**Records that describe objects**
>>>

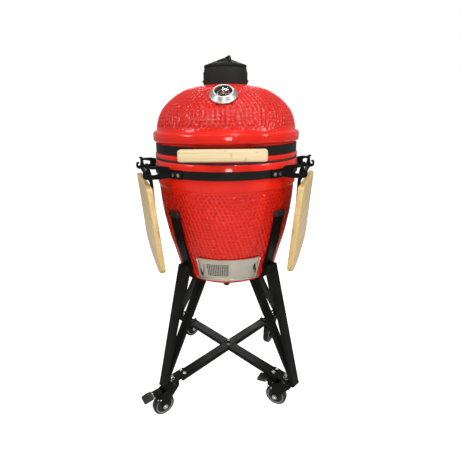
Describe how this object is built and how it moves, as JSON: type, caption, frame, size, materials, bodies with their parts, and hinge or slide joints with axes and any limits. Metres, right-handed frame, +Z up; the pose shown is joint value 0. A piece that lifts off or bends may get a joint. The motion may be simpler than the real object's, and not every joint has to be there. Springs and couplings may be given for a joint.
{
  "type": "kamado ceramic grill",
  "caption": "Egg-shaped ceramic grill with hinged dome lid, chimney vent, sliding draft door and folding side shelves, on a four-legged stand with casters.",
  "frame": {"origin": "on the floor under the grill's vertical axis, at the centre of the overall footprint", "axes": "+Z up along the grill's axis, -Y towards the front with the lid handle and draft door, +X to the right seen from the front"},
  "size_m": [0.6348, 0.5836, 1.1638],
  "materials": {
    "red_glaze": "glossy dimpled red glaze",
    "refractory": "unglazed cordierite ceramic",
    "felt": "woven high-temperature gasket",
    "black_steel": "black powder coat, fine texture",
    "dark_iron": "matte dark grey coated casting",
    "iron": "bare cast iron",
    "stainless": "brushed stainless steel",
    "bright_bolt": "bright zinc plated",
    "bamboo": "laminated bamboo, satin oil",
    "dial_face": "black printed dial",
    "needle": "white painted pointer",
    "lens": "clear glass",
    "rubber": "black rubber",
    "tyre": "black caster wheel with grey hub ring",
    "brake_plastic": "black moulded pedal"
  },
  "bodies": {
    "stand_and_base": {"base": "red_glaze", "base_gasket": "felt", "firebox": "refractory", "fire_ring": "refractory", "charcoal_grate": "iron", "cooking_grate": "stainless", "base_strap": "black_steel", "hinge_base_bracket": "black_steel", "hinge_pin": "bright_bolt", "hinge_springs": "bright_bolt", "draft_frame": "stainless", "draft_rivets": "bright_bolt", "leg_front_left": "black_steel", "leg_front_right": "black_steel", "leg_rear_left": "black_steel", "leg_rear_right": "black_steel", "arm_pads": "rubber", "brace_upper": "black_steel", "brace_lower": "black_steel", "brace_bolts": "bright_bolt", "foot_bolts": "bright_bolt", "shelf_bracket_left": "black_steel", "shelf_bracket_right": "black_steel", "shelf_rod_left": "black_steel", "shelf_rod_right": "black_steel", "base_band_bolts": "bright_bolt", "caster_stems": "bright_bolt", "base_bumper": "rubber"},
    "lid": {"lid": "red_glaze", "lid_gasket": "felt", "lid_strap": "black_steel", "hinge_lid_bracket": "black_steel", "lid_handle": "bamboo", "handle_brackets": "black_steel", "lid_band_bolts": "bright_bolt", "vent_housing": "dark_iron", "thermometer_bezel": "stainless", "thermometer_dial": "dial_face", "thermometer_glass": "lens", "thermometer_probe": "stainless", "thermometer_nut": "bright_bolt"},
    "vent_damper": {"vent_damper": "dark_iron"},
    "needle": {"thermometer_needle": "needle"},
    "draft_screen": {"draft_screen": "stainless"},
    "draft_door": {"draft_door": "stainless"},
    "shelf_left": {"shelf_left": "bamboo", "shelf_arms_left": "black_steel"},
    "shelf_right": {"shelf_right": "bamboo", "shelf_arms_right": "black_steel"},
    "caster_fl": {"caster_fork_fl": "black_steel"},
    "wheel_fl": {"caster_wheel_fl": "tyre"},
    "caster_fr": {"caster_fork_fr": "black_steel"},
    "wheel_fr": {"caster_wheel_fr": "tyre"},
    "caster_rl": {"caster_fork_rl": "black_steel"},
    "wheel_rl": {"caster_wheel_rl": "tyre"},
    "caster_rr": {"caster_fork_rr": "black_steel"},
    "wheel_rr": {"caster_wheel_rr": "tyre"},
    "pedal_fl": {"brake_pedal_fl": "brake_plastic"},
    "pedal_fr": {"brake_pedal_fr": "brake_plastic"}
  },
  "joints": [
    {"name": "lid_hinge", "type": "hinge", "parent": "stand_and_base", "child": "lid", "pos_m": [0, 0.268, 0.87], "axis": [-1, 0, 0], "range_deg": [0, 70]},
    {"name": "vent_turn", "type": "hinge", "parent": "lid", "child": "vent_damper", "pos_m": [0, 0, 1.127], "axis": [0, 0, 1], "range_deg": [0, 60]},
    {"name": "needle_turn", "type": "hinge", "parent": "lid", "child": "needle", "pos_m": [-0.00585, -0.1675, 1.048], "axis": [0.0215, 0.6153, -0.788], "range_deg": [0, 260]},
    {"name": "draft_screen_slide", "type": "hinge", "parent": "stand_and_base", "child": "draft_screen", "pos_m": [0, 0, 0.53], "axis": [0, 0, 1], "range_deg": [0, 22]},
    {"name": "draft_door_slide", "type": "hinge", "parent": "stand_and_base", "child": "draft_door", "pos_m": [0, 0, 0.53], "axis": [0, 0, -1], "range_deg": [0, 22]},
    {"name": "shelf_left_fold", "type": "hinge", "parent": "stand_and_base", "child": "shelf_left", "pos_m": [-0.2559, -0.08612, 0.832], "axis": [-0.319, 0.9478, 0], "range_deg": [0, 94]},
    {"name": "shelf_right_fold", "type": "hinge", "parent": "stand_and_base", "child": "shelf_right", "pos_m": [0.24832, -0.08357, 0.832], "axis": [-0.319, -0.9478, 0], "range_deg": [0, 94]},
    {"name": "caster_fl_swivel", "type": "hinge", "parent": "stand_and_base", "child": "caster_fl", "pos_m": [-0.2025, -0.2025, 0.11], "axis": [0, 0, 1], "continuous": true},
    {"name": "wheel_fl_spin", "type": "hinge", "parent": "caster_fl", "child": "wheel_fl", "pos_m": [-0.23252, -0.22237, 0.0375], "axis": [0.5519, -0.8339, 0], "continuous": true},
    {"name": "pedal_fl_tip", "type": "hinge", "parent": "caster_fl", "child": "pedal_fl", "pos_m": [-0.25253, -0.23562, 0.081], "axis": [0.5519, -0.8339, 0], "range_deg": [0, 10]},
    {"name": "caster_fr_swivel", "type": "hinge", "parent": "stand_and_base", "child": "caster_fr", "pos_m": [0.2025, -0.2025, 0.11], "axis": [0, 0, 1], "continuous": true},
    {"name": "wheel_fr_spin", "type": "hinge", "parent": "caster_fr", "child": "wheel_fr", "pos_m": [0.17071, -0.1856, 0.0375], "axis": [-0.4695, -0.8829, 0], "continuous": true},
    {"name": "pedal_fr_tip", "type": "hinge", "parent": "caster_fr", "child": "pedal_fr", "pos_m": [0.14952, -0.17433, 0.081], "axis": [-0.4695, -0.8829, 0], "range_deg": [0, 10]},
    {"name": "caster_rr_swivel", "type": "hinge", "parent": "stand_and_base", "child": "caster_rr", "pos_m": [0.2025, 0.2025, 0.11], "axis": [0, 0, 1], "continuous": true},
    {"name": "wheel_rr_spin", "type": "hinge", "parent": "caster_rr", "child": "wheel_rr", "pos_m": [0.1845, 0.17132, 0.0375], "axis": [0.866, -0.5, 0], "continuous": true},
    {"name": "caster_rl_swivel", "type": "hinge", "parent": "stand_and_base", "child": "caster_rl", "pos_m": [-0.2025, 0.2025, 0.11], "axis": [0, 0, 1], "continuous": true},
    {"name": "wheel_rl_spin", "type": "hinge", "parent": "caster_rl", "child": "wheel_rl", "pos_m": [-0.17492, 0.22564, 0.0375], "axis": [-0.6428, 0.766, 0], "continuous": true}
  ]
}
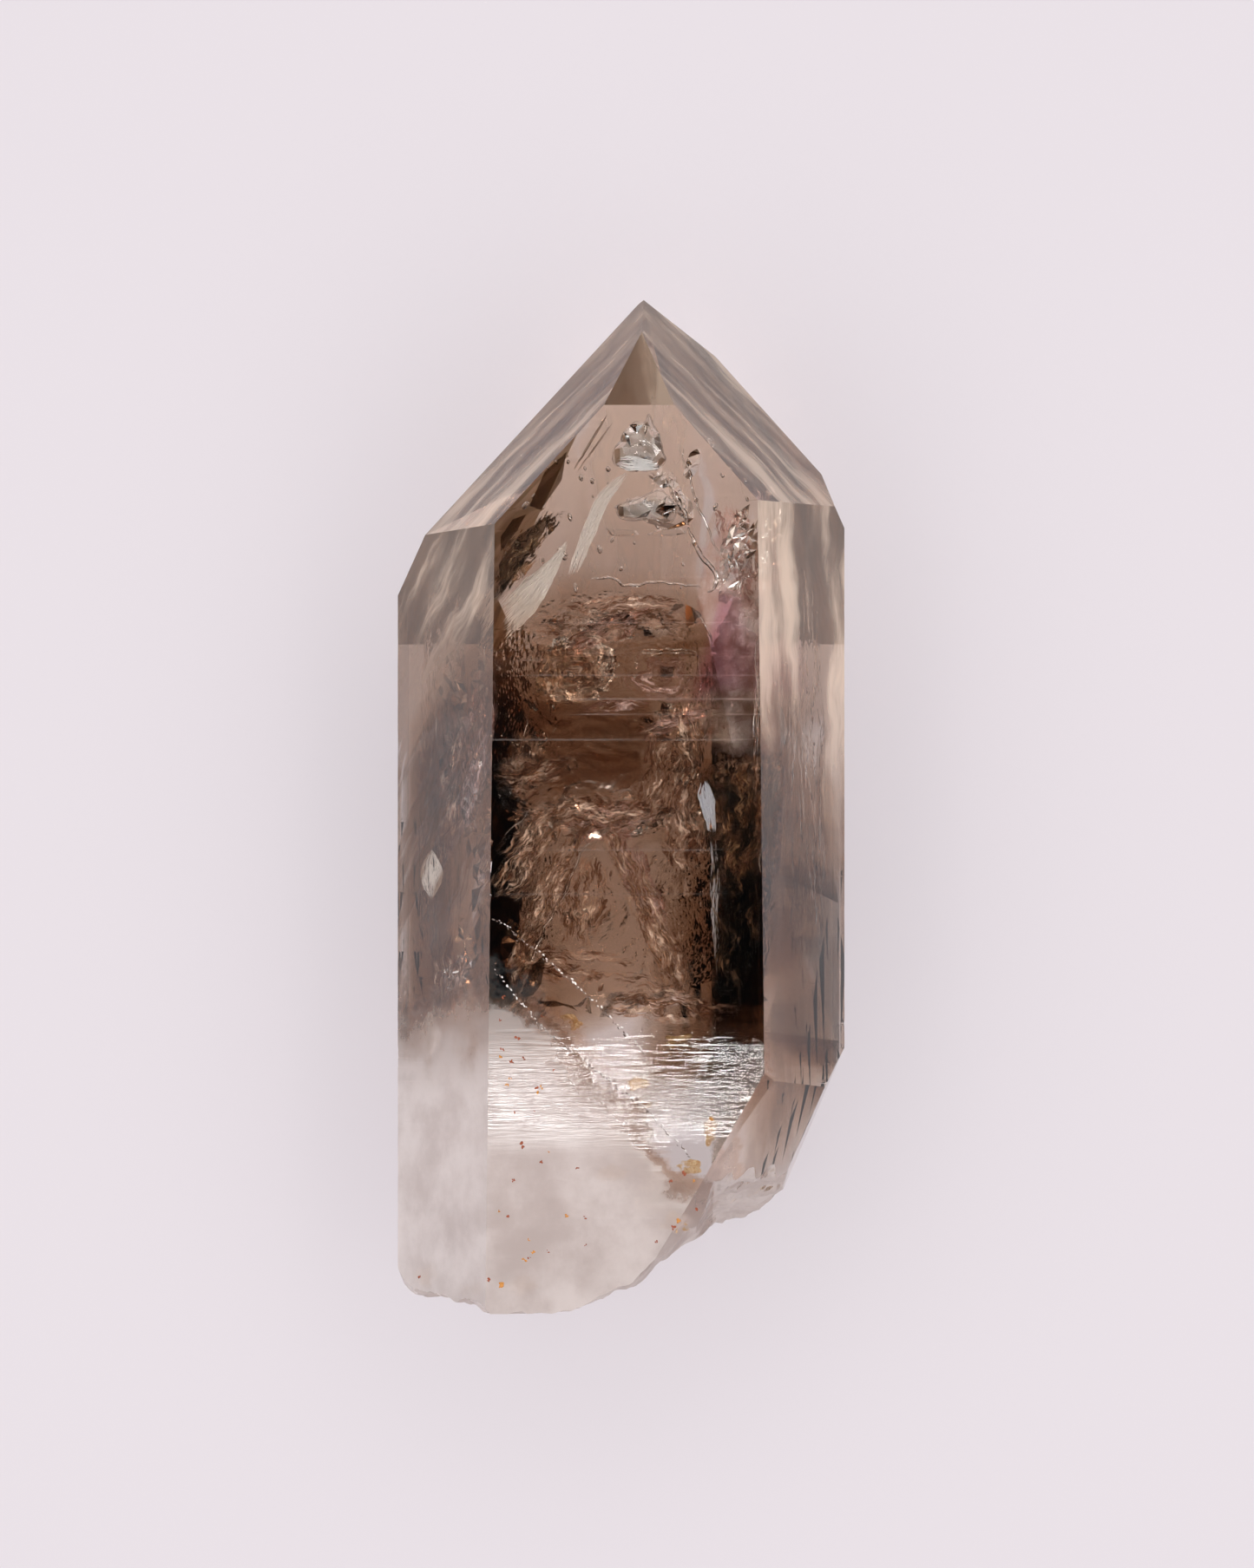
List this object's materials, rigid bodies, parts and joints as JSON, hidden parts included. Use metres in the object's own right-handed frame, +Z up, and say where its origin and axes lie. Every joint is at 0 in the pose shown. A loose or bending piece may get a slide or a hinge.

<<<

The records above should all be quoted exactly, please.

**Output**
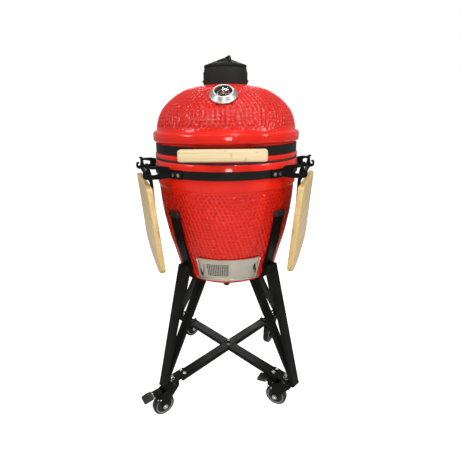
Describe how this object is built and how it moves, as JSON: type, caption, frame, size, materials, bodies with their parts, and hinge or slide joints with axes and any limits. Metres, right-handed frame, +Z up; the pose shown is joint value 0. A piece that lifts off or bends may get a joint. The motion may be simpler than the real object's, and not every joint has to be there. Springs and couplings may be given for a joint.
{
  "type": "kamado ceramic grill",
  "caption": "Egg-shaped ceramic grill with hinged dome lid, chimney vent, sliding draft door and folding side shelves, on a four-legged stand with casters.",
  "frame": {"origin": "on the floor under the grill's vertical axis, at the centre of the overall footprint", "axes": "+Z up along the grill's axis, -Y towards the front with the lid handle and draft door, +X to the right seen from the front"},
  "size_m": [0.6348, 0.5836, 1.1638],
  "materials": {
    "red_glaze": "glossy dimpled red glaze",
    "refractory": "unglazed cordierite ceramic",
    "felt": "woven high-temperature gasket",
    "black_steel": "black powder coat, fine texture",
    "dark_iron": "matte dark grey coated casting",
    "iron": "bare cast iron",
    "stainless": "brushed stainless steel",
    "bright_bolt": "bright zinc plated",
    "bamboo": "laminated bamboo, satin oil",
    "dial_face": "black printed dial",
    "needle": "white painted pointer",
    "lens": "clear glass",
    "rubber": "black rubber",
    "tyre": "black caster wheel with grey hub ring",
    "brake_plastic": "black moulded pedal"
  },
  "bodies": {
    "stand_and_base": {"base": "red_glaze", "base_gasket": "felt", "firebox": "refractory", "fire_ring": "refractory", "charcoal_grate": "iron", "cooking_grate": "stainless", "base_strap": "black_steel", "hinge_base_bracket": "black_steel", "hinge_pin": "bright_bolt", "hinge_springs": "bright_bolt", "draft_frame": "stainless", "draft_rivets": "bright_bolt", "leg_front_left": "black_steel", "leg_front_right": "black_steel", "leg_rear_left": "black_steel", "leg_rear_right": "black_steel", "arm_pads": "rubber", "brace_upper": "black_steel", "brace_lower": "black_steel", "brace_bolts": "bright_bolt", "foot_bolts": "bright_bolt", "shelf_bracket_left": "black_steel", "shelf_bracket_right": "black_steel", "shelf_rod_left": "black_steel", "shelf_rod_right": "black_steel", "base_band_bolts": "bright_bolt", "caster_stems": "bright_bolt", "base_bumper": "rubber"},
    "lid": {"lid": "red_glaze", "lid_gasket": "felt", "lid_strap": "black_steel", "hinge_lid_bracket": "black_steel", "lid_handle": "bamboo", "handle_brackets": "black_steel", "lid_band_bolts": "bright_bolt", "vent_housing": "dark_iron", "thermometer_bezel": "stainless", "thermometer_dial": "dial_face", "thermometer_glass": "lens", "thermometer_probe": "stainless", "thermometer_nut": "bright_bolt"},
    "vent_damper": {"vent_damper": "dark_iron"},
    "needle": {"thermometer_needle": "needle"},
    "draft_screen": {"draft_screen": "stainless"},
    "draft_door": {"draft_door": "stainless"},
    "shelf_left": {"shelf_left": "bamboo", "shelf_arms_left": "black_steel"},
    "shelf_right": {"shelf_right": "bamboo", "shelf_arms_right": "black_steel"},
    "caster_fl": {"caster_fork_fl": "black_steel"},
    "wheel_fl": {"caster_wheel_fl": "tyre"},
    "caster_fr": {"caster_fork_fr": "black_steel"},
    "wheel_fr": {"caster_wheel_fr": "tyre"},
    "caster_rl": {"caster_fork_rl": "black_steel"},
    "wheel_rl": {"caster_wheel_rl": "tyre"},
    "caster_rr": {"caster_fork_rr": "black_steel"},
    "wheel_rr": {"caster_wheel_rr": "tyre"},
    "pedal_fl": {"brake_pedal_fl": "brake_plastic"},
    "pedal_fr": {"brake_pedal_fr": "brake_plastic"}
  },
  "joints": [
    {"name": "lid_hinge", "type": "hinge", "parent": "stand_and_base", "child": "lid", "pos_m": [0, 0.268, 0.87], "axis": [-1, 0, 0], "range_deg": [0, 70]},
    {"name": "vent_turn", "type": "hinge", "parent": "lid", "child": "vent_damper", "pos_m": [0, 0, 1.127], "axis": [0, 0, 1], "range_deg": [0, 60]},
    {"name": "needle_turn", "type": "hinge", "parent": "lid", "child": "needle", "pos_m": [-0.00585, -0.1675, 1.048], "axis": [0.0215, 0.6153, -0.788], "range_deg": [0, 260]},
    {"name": "draft_screen_slide", "type": "hinge", "parent": "stand_and_base", "child": "draft_screen", "pos_m": [0, 0, 0.53], "axis": [0, 0, 1], "range_deg": [0, 22]},
    {"name": "draft_door_slide", "type": "hinge", "parent": "stand_and_base", "child": "draft_door", "pos_m": [0, 0, 0.53], "axis": [0, 0, -1], "range_deg": [0, 22]},
    {"name": "shelf_left_fold", "type": "hinge", "parent": "stand_and_base", "child": "shelf_left", "pos_m": [-0.2559, -0.08612, 0.832], "axis": [-0.319, 0.9478, 0], "range_deg": [0, 94]},
    {"name": "shelf_right_fold", "type": "hinge", "parent": "stand_and_base", "child": "shelf_right", "pos_m": [0.24832, -0.08357, 0.832], "axis": [-0.319, -0.9478, 0], "range_deg": [0, 94]},
    {"name": "caster_fl_swivel", "type": "hinge", "parent": "stand_and_base", "child": "caster_fl", "pos_m": [-0.2025, -0.2025, 0.11], "axis": [0, 0, 1], "continuous": true},
    {"name": "wheel_fl_spin", "type": "hinge", "parent": "caster_fl", "child": "wheel_fl", "pos_m": [-0.23252, -0.22237, 0.0375], "axis": [0.5519, -0.8339, 0], "continuous": true},
    {"name": "pedal_fl_tip", "type": "hinge", "parent": "caster_fl", "child": "pedal_fl", "pos_m": [-0.25253, -0.23562, 0.081], "axis": [0.5519, -0.8339, 0], "range_deg": [0, 10]},
    {"name": "caster_fr_swivel", "type": "hinge", "parent": "stand_and_base", "child": "caster_fr", "pos_m": [0.2025, -0.2025, 0.11], "axis": [0, 0, 1], "continuous": true},
    {"name": "wheel_fr_spin", "type": "hinge", "parent": "caster_fr", "child": "wheel_fr", "pos_m": [0.17071, -0.1856, 0.0375], "axis": [-0.4695, -0.8829, 0], "continuous": true},
    {"name": "pedal_fr_tip", "type": "hinge", "parent": "caster_fr", "child": "pedal_fr", "pos_m": [0.14952, -0.17433, 0.081], "axis": [-0.4695, -0.8829, 0], "range_deg": [0, 10]},
    {"name": "caster_rr_swivel", "type": "hinge", "parent": "stand_and_base", "child": "caster_rr", "pos_m": [0.2025, 0.2025, 0.11], "axis": [0, 0, 1], "continuous": true},
    {"name": "wheel_rr_spin", "type": "hinge", "parent": "caster_rr", "child": "wheel_rr", "pos_m": [0.1845, 0.17132, 0.0375], "axis": [0.866, -0.5, 0], "continuous": true},
    {"name": "caster_rl_swivel", "type": "hinge", "parent": "stand_and_base", "child": "caster_rl", "pos_m": [-0.2025, 0.2025, 0.11], "axis": [0, 0, 1], "continuous": true},
    {"name": "wheel_rl_spin", "type": "hinge", "parent": "caster_rl", "child": "wheel_rl", "pos_m": [-0.17492, 0.22564, 0.0375], "axis": [-0.6428, 0.766, 0], "continuous": true}
  ]
}
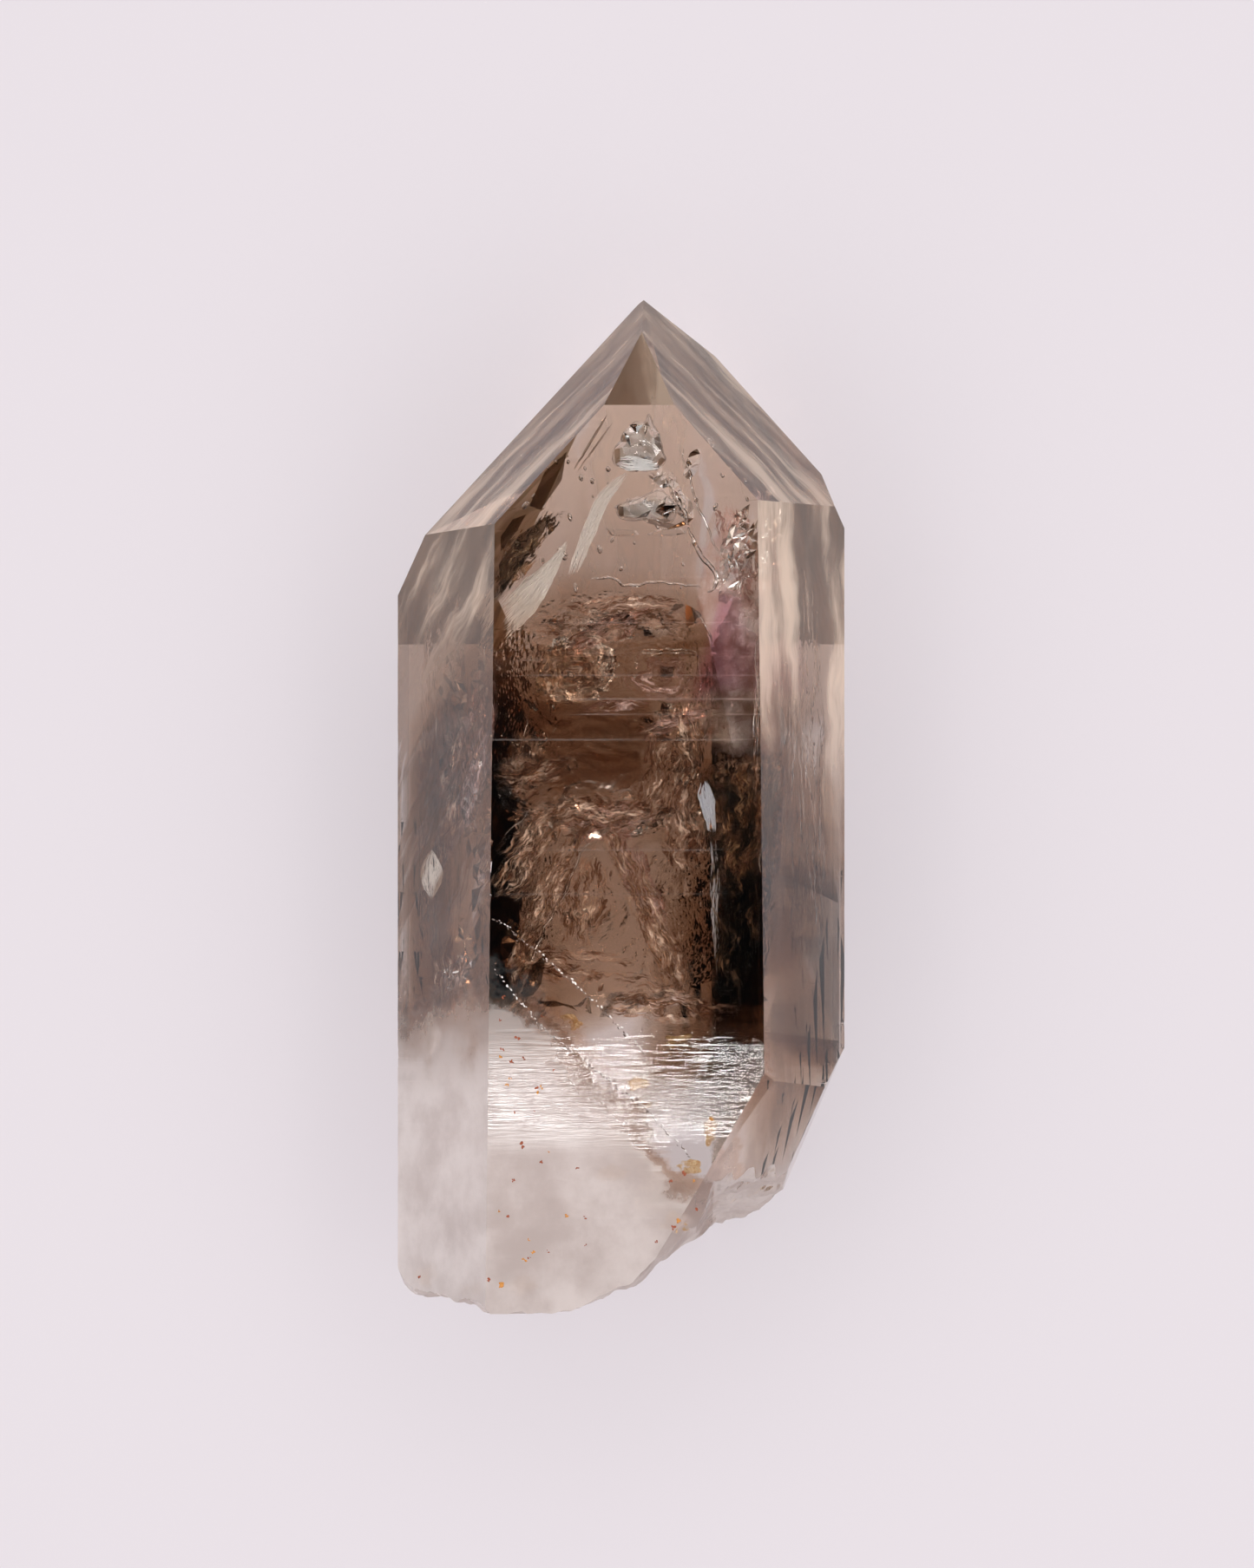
List this object's materials, rigid bodies, parts and joints as JSON, hidden parts included. Use metres in the object's own right-handed frame, +Z up, and say where its origin and axes lie. Every joint is at 0 in the pose shown. A loose or bending piece may get a slide or a hinge.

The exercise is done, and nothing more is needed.